In 2024, Jelle Vermeersch took her photographs published in De Morgen and reorganised them in the exhibition space at L'Orangerie. This change of medium raises a further question about the way in which the images are viewed: originally intended for the press, do they become works of art once exhibited? For Vermeersch, his photographs are primarily ‘journalistic’, his approach being linked to his profession. But his interest in ‘beautiful images’ is now playing an increasingly important role in his work. The boundary with art is ultimately a porous one, especially as contemporary artists are appropriating the method of reportage by using interviews and photography as the material for their work. They meet people to give artistic form to their stories and their own questioning of a social issue.
By using photography as a language and a reflexive means of considering societal and political issues such as war, by talking about people in order to touch people, Jelle Vermeersch is close to the artist's approach, taking the opposite path, from reportage to art.
Abigaëlle Grommerch
This exhibition would have been ideal for the opening of the season devoted to love. The love that inspired soldiers to sign up for the liberation of a people, or love as a fascination for war. These two facets come face to face at L'Orangerie.
Photographer Jelle Vermeersch questions the personal reasons why these soldiers enlisted. The portrait speaks to us, their enlarged faces transformed into an emotional landscape. Through their eyes, or lack of them, these men reveal their experiences. Some hide behind their commemorative caps, lowering their eyes or looking away, others stare straight into the lens, their eyes moist. The scars left by their experience can be read in their features. The medical imagery of the bullet in the chest contrasts with its coldness, and does not achieve the psychological strength that we discover in the portraits.

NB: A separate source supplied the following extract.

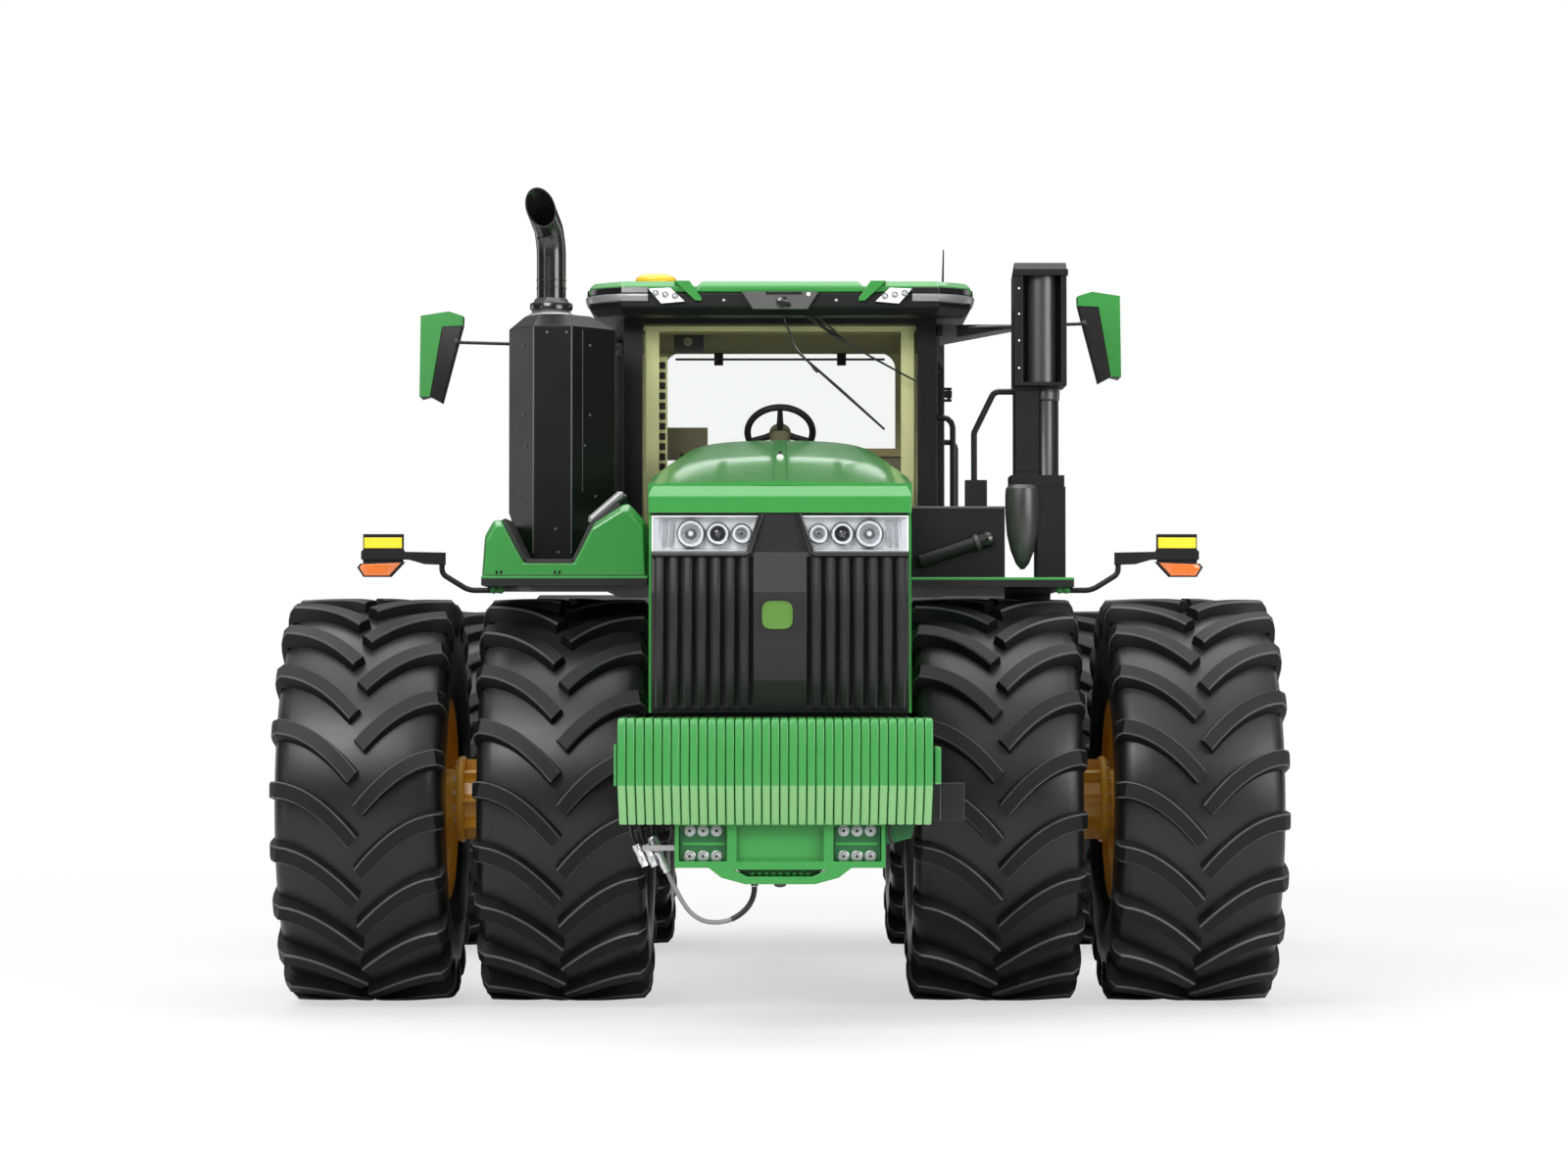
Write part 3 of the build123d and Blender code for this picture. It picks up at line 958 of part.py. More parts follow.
ROOF_FRONT = FRONT_AXLE + 450
ROOF_BACK = FRONT_AXLE + 2340
ROOF_RIM = 3704              # underside of the green roof
ROOF_SLANT = 180             # the roof's cut corners
roof_plan = [(-ROOF_HALF, ROOF_FRONT + 150), (-ROOF_HALF + ROOF_SLANT, ROOF_FRONT), (ROOF_HALF - ROOF_SLANT, ROOF_FRONT),
             (ROOF_HALF, ROOF_FRONT + 150), (ROOF_HALF, ROOF_BACK - 150), (ROOF_HALF - ROOF_SLANT, ROOF_BACK),
             (-ROOF_HALF + ROOF_SLANT, ROOF_BACK), (-ROOF_HALF, ROOF_BACK - 150)]
with BuildPart() as roof_base:
    plan_plate(roof_plan, CAB_TOP, ROOF_RIM)
    chamfer(roof_base.faces().sort_by(Axis.Z)[0].edges(), 40)
save(roof_base, "roof_base")

notch = (417, 458, 540)      # centreline to each roof notch's inner top, foot and outer top
with BuildPart() as cab_roof:
    plan_plate(roof_plan, ROOF_RIM, ROOF_TOP)
    chamfer(cab_roof.faces().sort_by(Axis.Z)[-1].edges(), 28)
    for side in BOTH:
        front_plate(mirrored([(notch[0], ROOF_TOP + 1), (notch[1], ROOF_RIM), (notch[2], ROOF_TOP + 1)], side),
                    ROOF_FRONT - 1, ROOF_FRONT + 260, mode=Mode.SUBTRACT)
save(cab_roof, "cab_roof")

WIPER_HOUSING = 205          # half the width of the housing over the windscreen
with BuildPart() as roof_lamps:
    for side in BOTH:
        front_plate(mirrored([(705, ROOF_RIM + 18), (580, ROOF_RIM + 24), (498, ROOF_RIM - 54), (632, ROOF_RIM - 66)], side),
                    ROOF_FRONT - 20, ROOF_FRONT)
    front_plate([(-WIPER_HOUSING, ROOF_RIM), (WIPER_HOUSING, ROOF_RIM), (WIPER_HOUSING - 60, ROOF_RIM - 95),
                 (-WIPER_HOUSING + 60, ROOF_RIM - 95)], ROOF_FRONT - 25, ROOF_FRONT)
save(roof_lamps, "roof_lamps")

SEAT_Y = FRONT_AXLE + 1640
SEAT_TOP = 2480
SEAT_BACK = 500
with BuildPart() as operator_seat:
    block((-150, 150), (SEAT_Y - 200, SEAT_Y + 120), (DECK_TOP, SEAT_TOP - 120))
    block((-260, 260), (SEAT_Y - 280, SEAT_Y + 200), (SEAT_TOP - 120, SEAT_TOP))
    side_plate([(SEAT_Y + 100, SEAT_TOP), (SEAT_Y + 220, SEAT_TOP), (SEAT_Y + 300, SEAT_TOP + SEAT_BACK),
                (SEAT_Y + 200, SEAT_TOP + SEAT_BACK)], -240, 240)
save(operator_seat, "operator_seat")

WHEEL_HUB = (0, FRONT_AXLE + 1060, 3010)
WHEEL_TILT = radians(28)
COLUMN_LENGTH = 480
column_foot = (0, WHEEL_HUB[1] - COLUMN_LENGTH * sin(WHEEL_TILT), WHEEL_HUB[2] - COLUMN_LENGTH * cos(WHEEL_TILT))
with BuildPart() as steering_column:
    block((-90, 90), (FRONT_AXLE + 790, FRONT_AXLE + 930), (DECK_TOP, column_foot[2] + 60))
    bar(column_foot, WHEEL_HUB, 42)
    with BuildSketch(Plane(origin=WHEEL_HUB, z_dir=(0, sin(WHEEL_TILT), cos(WHEEL_TILT)))) as wheel_disc:
        RegularPolygon(190, 20)
        RegularPolygon(160, 20, mode=Mode.SUBTRACT)
        Rectangle(330, 36)
        RegularPolygon(60, 20)
    extrude(wheel_disc.sketch, amount=26)
save(steering_column, "steering_column")

with BuildPart() as side_console:
    block((-560, -300), (SEAT_Y - 350, SEAT_Y + 250), (DECK_TOP, 2720))
    block((-520, -500), (SEAT_Y - 340, SEAT_Y - 300), (2720, 2900))
    block((-640, -400), (SEAT_Y - 360, SEAT_Y - 330), (2860, 3040))
save(side_console, "side_console")


# ------------------------------------------------------------------ outside fittings
MIRROR_Y = FRONT_AXLE + 700
MIRROR_DEPTH = 70
mirror_outline = [(0, -28), (75, 0), (228, -28), (232, -455), (220, -470), (115, -490)]   # X, Z from its inner top
mirror_table = ((1, 3576, 1593, 3726), (-1, 3476, 1697, 3620))     # side, Z of its arm, X and Z of its inner top
with BuildPart() as mirrors:
    for side, arm_z, mirror_in, mirror_top in mirror_table:
        front_plate([(side * (mirror_in + x), mirror_top + z) for x, z in mirror_outline],
                    MIRROR_Y - MIRROR_DEPTH, MIRROR_Y + MIRROR_DEPTH)
        foot_front, foot_back = CAB_FRONT + 10, CAB_FRONT + 70
        plan_plate(mirrored([(cab_side(foot_front), foot_front), (cab_side(foot_back), foot_back),
                             (cab_side(foot_back) + 24, foot_back), (cab_side(foot_front) + 24, foot_front)], side),
                   arm_z - 75, arm_z - 20)
        bar((side * (CAB_FRONT_HALF + 16), CAB_FRONT + 40, arm_z - 40), (side * (mirror_in + 40), MIRROR_Y, arm_z - 16),
            12, sides=8)
    root = cab_side(CAB_FRONT + 40) + 10
    front_plate([(root, CAB_TOP - 10), (root + 390, CAB_TOP - 2), (root + 390, CAB_TOP - 30), (root, CAB_TOP - 110)], CAB_FRONT + 25, CAB_FRONT + 50)
save(mirrors, "mirrors")

with BuildPart() as gps_receiver:
    turned_post((-670, FRONT_AXLE + 810), ((ROOF_TOP, 100), (ROOF_TOP + 25, 112), (ROOF_TOP + 60, 100), (ROOF_TOP + 72, 60)), 10)
save(gps_receiver, "gps_receiver")

RAIL_TUBE = 16
rail_y = CAB_FRONT + 40
rail_wall = cab_side(rail_y + RAIL_TUBE) + SEAT_GAP
grab_y = CAB_WIDEST + 150
grab_wall = CAB_WIDEST_HALF - rear_slope * (grab_y - RAIL_TUBE - CAB_WIDEST) + SEAT_GAP
with BuildPart() as handrails:
    bent_bar([(rail_wall, rail_y, 3060), (rail_wall + 84, rail_y, 3060), (rail_wall + 84, rail_y, DECK_TOP)], RAIL_TUBE, 55)
    bent_bar([(CAB_WIDEST_HALF, grab_y, DECK_TOP), (CAB_WIDEST_HALF, grab_y, 2260),
              (CAB_WIDEST_HALF + 70, grab_y, 2360), (CAB_WIDEST_HALF + 70, grab_y, 3000), (grab_wall, grab_y, 3000)],
             RAIL_TUBE, 40)
    block((963, 1075), (INTAKE_Y - 45, INTAKE_Y + 45), (BOX_TOP, BOX_TOP + 148))
    bent_bar([(1010, INTAKE_Y, BOX_TOP + 148), (1010, INTAKE_Y, 2935), (1115, INTAKE_Y, HEAD_BOTTOM - 20),
              (INTAKE[0] + 5 - SEAT_GAP, INTAKE_Y, HEAD_BOTTOM - 20)], RAIL_TUBE, 40)
save(handrails, "handrails")

STEP_YS = (FRONT_AXLE + 1180, FRONT_AXLE + 1720)
STRINGER = 18
with BuildPart() as steps:
    for stringer_y in STEP_YS:
        front_plate([(1200, 520), (1420, 520), (1485, DECK_BOTTOM), (1265, DECK_BOTTOM)], stringer_y,
                    stringer_y + STRINGER)
    for tread in range(5):
        z = 530 + tread * 310
        lean = (z - 520) * 65 / (DECK_BOTTOM - 520)
        block((1205 + lean, 1415 + lean), (STEP_YS[0] + 9, STEP_YS[1] + 9), (z, z + 35))
save(steps, "steps")

MARKER_Y = FRONT_AXLE - 300
MARKER_ROD = 14
marker_post = DECK_EDGE + 231
with BuildPart() as marker_arms:
    for side in BOTH:
        rod_z = DECK_BOTTOM - MARKER_ROD
        block((side * (DECK_EDGE - 90), side * (DECK_EDGE - 20)), (MARKER_Y - 30, MARKER_Y + 30),
              (DECK_BOTTOM - 2 * MARKER_ROD - 8, DECK_BOTTOM))
        bent_bar([(side * (DECK_EDGE - 60), MARKER_Y, rod_z), (side * (DECK_EDGE + 95), MARKER_Y, rod_z),
                  (side * marker_post, MARKER_Y, 2190), (side * marker_post, MARKER_Y, 2245)], MARKER_ROD, 35)
        outline = [(marker_post - 20, 2300), (marker_post - 20, 2233), (marker_post + 90, 2237), (marker_post + 170, 2195),
                   (marker_post + 260, 2168), (marker_post + 395, 2168), (marker_post + 430, 2228),
                   (marker_post + 420, 2246), (marker_post + 300, 2262), (marker_post + 180, 2300)]
        front_plate(mirrored(outline, side), MARKER_Y - 25, MARKER_Y + 25)
        block((side * (marker_post + 180), side * (marker_post + 402)), (MARKER_Y - 12, MARKER_Y + 12), (2262, 2396))
save(marker_arms, "marker_arms")
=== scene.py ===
"""Looks of an articulated farm tractor on dual wheels, around its CAD model. Metres, front towards -Y."""
import math

import bmesh
import bpy
import numpy as np
from mathutils import Matrix, Vector


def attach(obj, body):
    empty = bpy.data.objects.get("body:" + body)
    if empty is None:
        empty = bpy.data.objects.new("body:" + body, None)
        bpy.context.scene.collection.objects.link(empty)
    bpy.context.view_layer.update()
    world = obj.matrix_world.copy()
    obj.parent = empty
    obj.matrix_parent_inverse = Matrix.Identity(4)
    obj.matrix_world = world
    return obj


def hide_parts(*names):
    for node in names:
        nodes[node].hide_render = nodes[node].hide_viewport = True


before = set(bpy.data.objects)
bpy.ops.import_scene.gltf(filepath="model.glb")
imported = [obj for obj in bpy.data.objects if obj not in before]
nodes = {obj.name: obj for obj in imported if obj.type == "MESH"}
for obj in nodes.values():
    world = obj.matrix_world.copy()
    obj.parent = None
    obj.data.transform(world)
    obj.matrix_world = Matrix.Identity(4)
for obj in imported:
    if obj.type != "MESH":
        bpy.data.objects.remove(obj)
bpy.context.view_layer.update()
scene = bpy.context.scene


def put(name, data, place=(0, 0, 0)):
    """A new object in the scene."""
    obj = bpy.data.objects.new(name, data)
    obj.location = place
    scene.collection.objects.link(obj)
    return obj


# ------------------------------------------------------------------ camera
FY = -1.581                  # front axle
REAR_AXLE = 2.331
BOTH = (1, -1)               # left, right
CAMERA_BACK = 19.2           # camera to the front axle
CAMERA_HEIGHT = 1.684
LENS_MM, SENSOR_MM = 85.275, 36
LOOK_UP, LOOK_LEFT = math.radians(1.315), math.radians(-0.06047)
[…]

On the other side, in the Rotonde, there is a panorama of battle re-enactments worthy of the 19th century. Some L'Orangerie employees even see it as a fairground merry-go-round. These men, looking proud, serious and committed, are pausing in front of a white sheet, before re-enacting the battle. These looks of courage and enthusiasm speak more of a fascination with a past history, far removed from the reality we discover in the first room. Ten years have passed since the capture. The disconnect with the horrors committed eighty years ago is radically widening. Today's polarised context offers a new reading, a new dimension to these photographs.